> _Work to be completed_:
Take each line containing "manifold" and report it exactly as written.

> _Recorded information_:

# # # #

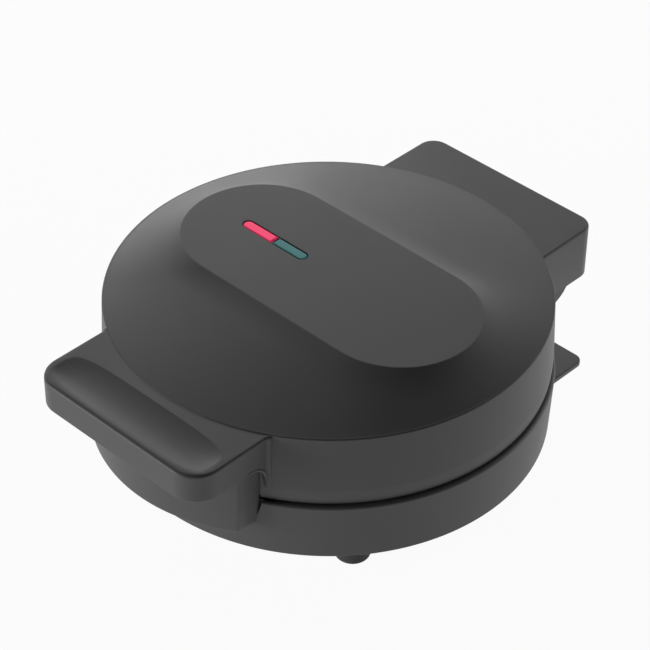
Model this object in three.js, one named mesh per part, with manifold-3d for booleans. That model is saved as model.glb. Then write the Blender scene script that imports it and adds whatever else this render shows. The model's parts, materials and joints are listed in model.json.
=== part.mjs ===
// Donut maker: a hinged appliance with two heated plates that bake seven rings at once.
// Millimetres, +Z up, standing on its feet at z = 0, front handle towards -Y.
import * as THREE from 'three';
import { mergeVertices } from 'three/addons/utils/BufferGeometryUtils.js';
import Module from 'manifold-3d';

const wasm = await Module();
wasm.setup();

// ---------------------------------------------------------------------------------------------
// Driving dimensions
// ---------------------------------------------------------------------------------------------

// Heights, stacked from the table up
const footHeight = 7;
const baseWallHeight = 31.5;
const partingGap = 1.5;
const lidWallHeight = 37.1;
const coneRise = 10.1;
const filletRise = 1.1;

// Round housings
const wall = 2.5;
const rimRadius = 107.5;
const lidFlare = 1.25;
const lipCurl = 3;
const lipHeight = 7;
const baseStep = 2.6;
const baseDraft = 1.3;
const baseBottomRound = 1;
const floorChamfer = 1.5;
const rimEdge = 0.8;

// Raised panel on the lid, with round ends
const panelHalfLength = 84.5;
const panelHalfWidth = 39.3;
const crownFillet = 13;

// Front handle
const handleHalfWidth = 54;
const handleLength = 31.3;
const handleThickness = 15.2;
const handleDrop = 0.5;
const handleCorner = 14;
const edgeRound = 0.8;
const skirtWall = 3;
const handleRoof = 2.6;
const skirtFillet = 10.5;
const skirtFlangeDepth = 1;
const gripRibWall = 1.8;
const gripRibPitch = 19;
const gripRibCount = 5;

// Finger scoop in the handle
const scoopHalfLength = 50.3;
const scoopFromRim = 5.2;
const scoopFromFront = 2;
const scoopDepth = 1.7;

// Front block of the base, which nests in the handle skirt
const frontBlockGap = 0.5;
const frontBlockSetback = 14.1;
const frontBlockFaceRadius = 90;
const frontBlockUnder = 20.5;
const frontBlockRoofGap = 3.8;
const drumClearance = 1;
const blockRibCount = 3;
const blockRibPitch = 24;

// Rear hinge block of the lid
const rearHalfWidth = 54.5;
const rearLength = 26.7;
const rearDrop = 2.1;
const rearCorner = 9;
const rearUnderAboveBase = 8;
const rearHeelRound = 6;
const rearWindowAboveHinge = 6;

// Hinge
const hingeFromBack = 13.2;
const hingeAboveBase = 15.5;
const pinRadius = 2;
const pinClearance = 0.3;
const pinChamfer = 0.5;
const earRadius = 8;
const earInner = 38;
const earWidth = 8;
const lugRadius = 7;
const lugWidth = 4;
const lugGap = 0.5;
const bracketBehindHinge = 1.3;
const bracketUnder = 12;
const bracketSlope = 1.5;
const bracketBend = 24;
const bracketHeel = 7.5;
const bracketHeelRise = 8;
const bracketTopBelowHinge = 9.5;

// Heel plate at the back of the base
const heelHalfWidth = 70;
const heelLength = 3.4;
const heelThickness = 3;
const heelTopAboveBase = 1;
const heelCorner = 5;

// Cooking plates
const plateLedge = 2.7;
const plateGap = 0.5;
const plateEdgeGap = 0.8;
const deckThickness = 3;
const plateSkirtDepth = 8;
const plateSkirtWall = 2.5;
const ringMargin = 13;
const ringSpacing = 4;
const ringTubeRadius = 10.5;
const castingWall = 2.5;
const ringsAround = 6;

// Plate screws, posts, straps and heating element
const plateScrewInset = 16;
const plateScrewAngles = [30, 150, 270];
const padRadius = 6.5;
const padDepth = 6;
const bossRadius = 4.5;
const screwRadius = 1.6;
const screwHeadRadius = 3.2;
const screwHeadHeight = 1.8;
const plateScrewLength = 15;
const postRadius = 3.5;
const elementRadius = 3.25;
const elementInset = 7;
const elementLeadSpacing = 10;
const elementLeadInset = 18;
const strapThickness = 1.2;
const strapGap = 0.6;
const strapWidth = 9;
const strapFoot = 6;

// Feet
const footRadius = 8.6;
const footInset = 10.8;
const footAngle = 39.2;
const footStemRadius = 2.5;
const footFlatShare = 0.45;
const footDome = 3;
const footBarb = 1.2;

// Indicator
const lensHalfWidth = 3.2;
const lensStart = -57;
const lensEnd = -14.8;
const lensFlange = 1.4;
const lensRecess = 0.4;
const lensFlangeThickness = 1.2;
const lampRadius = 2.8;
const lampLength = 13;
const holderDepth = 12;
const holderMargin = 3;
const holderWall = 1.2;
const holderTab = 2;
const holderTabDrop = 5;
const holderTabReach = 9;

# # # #

> _Task answer_:
Model this object in three.js, one named mesh per part, with manifold-3d for booleans. That model is saved as model.glb. Then write the Blender scene script that imports it and adds whatever else this render shows. The model's parts, materials and joints are listed in model.json.
import Module from 'manifold-3d';